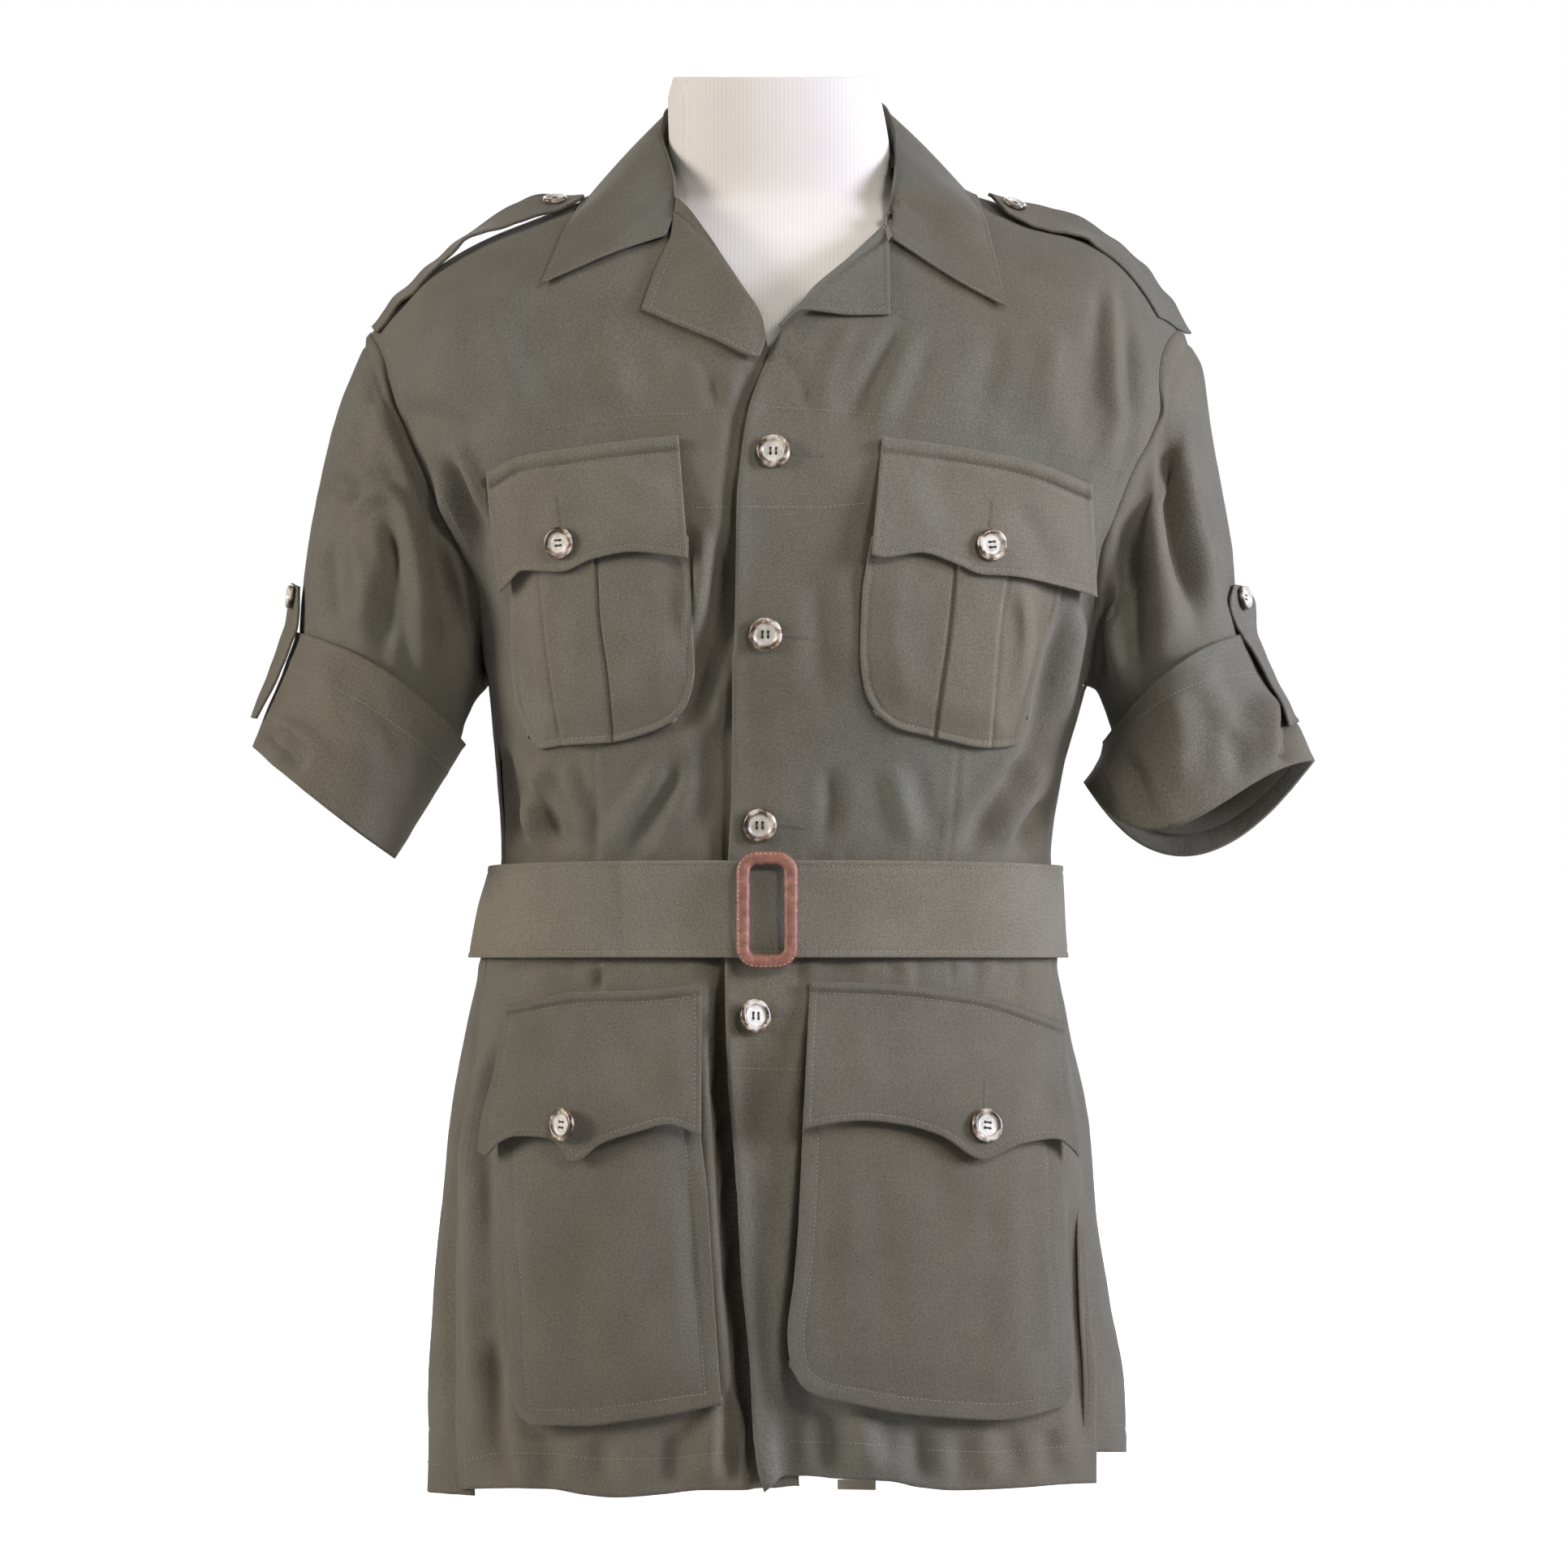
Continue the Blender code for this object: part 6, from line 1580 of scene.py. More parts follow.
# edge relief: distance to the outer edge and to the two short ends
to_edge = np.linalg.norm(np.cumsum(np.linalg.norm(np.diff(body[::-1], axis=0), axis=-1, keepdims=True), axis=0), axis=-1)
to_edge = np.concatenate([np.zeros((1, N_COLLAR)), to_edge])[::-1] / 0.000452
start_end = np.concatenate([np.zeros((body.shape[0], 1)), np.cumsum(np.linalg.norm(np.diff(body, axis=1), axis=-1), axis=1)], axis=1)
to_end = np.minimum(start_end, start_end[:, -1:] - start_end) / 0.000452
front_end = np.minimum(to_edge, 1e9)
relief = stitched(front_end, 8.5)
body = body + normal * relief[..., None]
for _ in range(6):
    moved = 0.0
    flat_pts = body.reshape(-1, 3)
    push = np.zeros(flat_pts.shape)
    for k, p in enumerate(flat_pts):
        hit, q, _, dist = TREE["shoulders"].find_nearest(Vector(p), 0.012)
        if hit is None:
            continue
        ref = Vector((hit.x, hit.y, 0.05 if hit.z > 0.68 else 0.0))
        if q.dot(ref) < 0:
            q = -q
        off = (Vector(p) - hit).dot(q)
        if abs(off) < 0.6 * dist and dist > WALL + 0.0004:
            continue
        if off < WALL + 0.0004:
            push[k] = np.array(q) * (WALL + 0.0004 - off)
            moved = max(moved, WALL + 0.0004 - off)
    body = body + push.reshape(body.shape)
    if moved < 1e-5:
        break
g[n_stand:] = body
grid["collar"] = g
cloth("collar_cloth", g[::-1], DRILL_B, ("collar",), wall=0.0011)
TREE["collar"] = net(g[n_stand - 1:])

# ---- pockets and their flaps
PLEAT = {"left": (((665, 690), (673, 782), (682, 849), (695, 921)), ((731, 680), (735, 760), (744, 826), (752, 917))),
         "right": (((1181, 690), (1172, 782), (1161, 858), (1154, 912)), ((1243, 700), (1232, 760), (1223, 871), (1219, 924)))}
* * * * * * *
| TASK BRIEF |
Restate the data above word for word, please.

| COMPLETE OUTPUT |
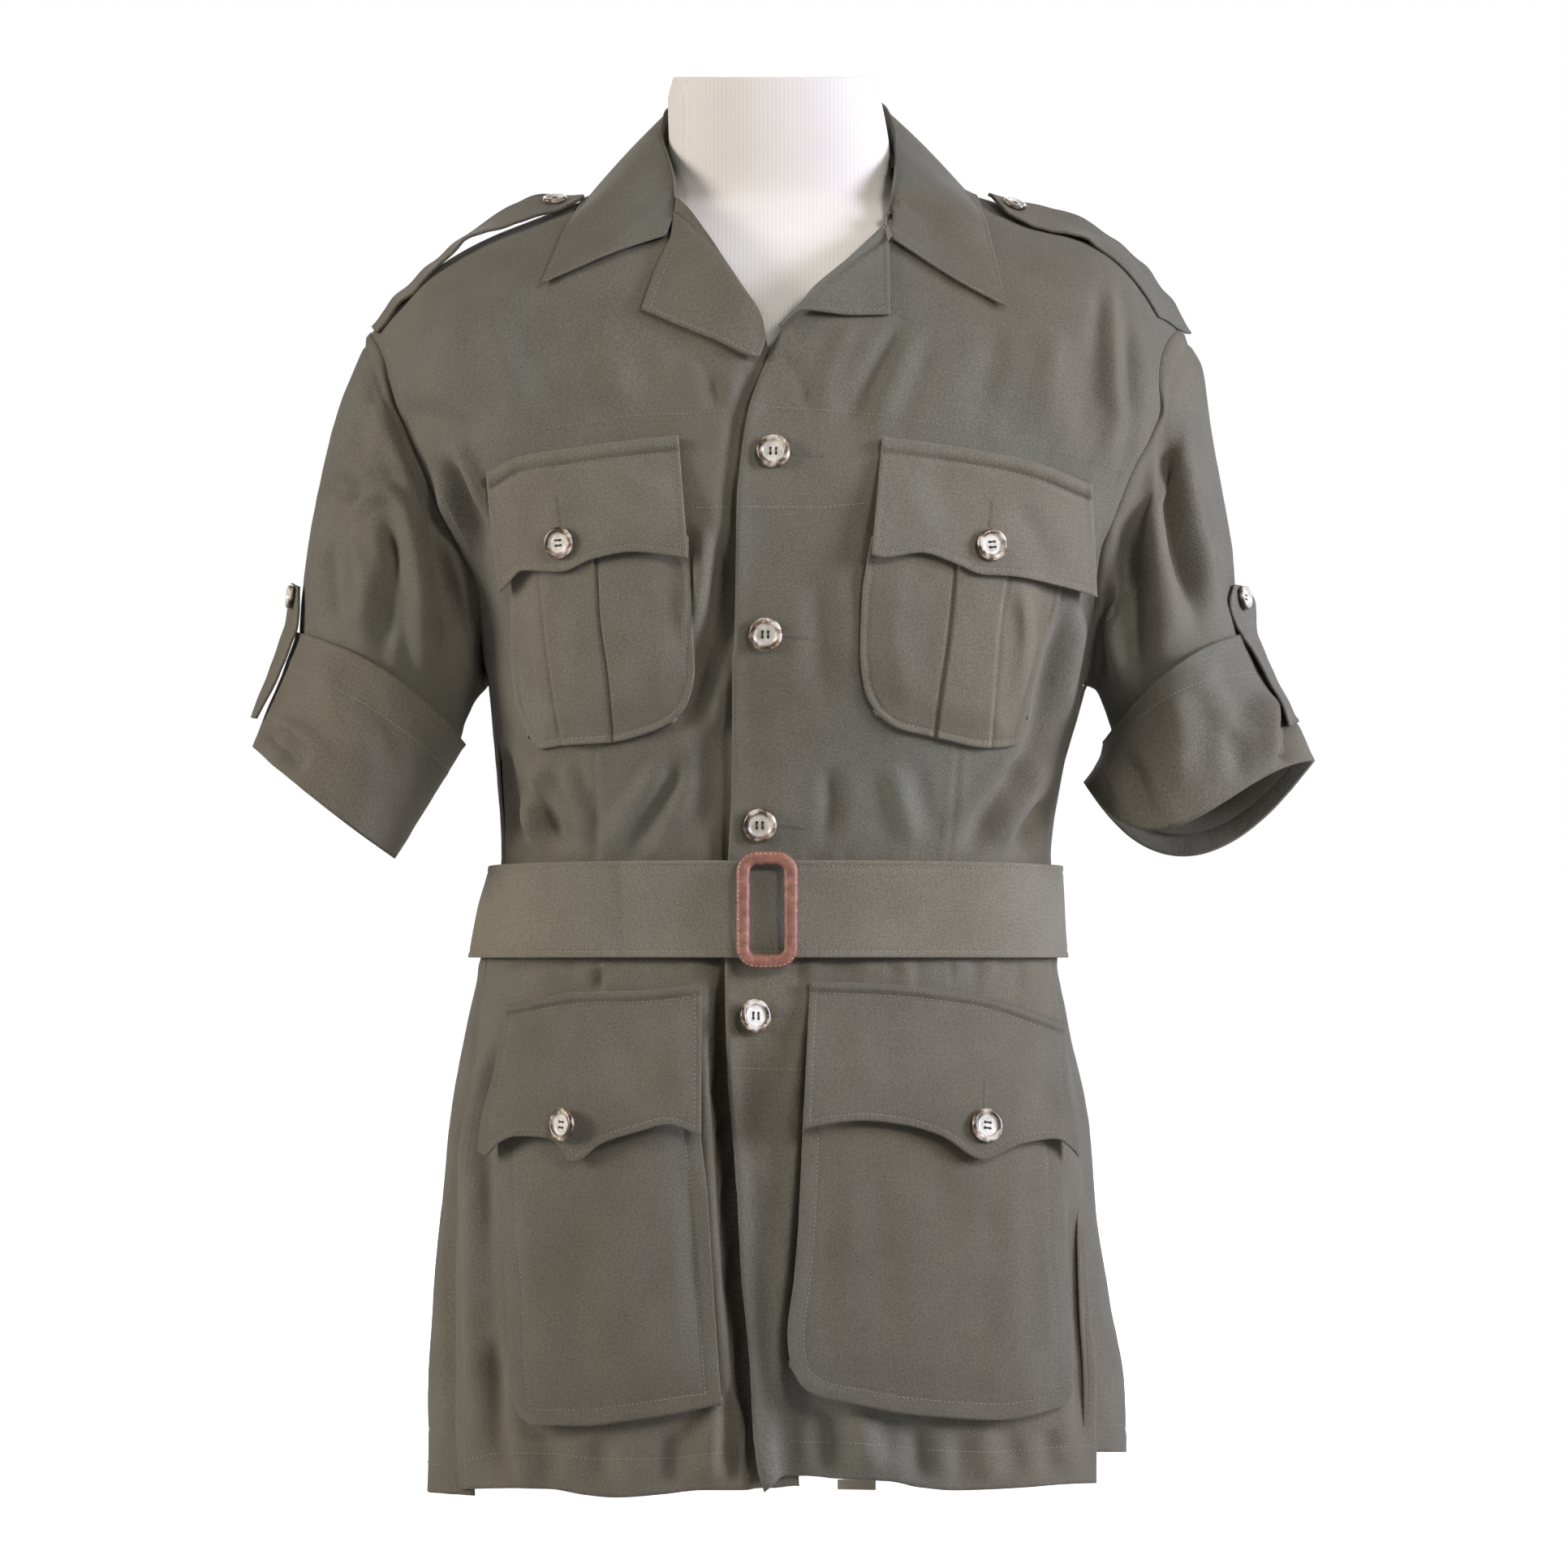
Continue the Blender code for this object: part 6, from line 1580 of scene.py. More parts follow.
# edge relief: distance to the outer edge and to the two short ends
to_edge = np.linalg.norm(np.cumsum(np.linalg.norm(np.diff(body[::-1], axis=0), axis=-1, keepdims=True), axis=0), axis=-1)
to_edge = np.concatenate([np.zeros((1, N_COLLAR)), to_edge])[::-1] / 0.000452
start_end = np.concatenate([np.zeros((body.shape[0], 1)), np.cumsum(np.linalg.norm(np.diff(body, axis=1), axis=-1), axis=1)], axis=1)
to_end = np.minimum(start_end, start_end[:, -1:] - start_end) / 0.000452
front_end = np.minimum(to_edge, 1e9)
relief = stitched(front_end, 8.5)
body = body + normal * relief[..., None]
for _ in range(6):
    moved = 0.0
    flat_pts = body.reshape(-1, 3)
    push = np.zeros(flat_pts.shape)
    for k, p in enumerate(flat_pts):
        hit, q, _, dist = TREE["shoulders"].find_nearest(Vector(p), 0.012)
        if hit is None:
            continue
        ref = Vector((hit.x, hit.y, 0.05 if hit.z > 0.68 else 0.0))
        if q.dot(ref) < 0:
            q = -q
        off = (Vector(p) - hit).dot(q)
        if abs(off) < 0.6 * dist and dist > WALL + 0.0004:
            continue
        if off < WALL + 0.0004:
            push[k] = np.array(q) * (WALL + 0.0004 - off)
            moved = max(moved, WALL + 0.0004 - off)
    body = body + push.reshape(body.shape)
    if moved < 1e-5:
        break
g[n_stand:] = body
grid["collar"] = g
cloth("collar_cloth", g[::-1], DRILL_B, ("collar",), wall=0.0011)
TREE["collar"] = net(g[n_stand - 1:])

# ---- pockets and their flaps
PLEAT = {"left": (((665, 690), (673, 782), (682, 849), (695, 921)), ((731, 680), (735, 760), (744, 826), (752, 917))),
         "right": (((1181, 690), (1172, 782), (1161, 858), (1154, 912)), ((1243, 700), (1232, 760), (1223, 871), (1219, 924)))}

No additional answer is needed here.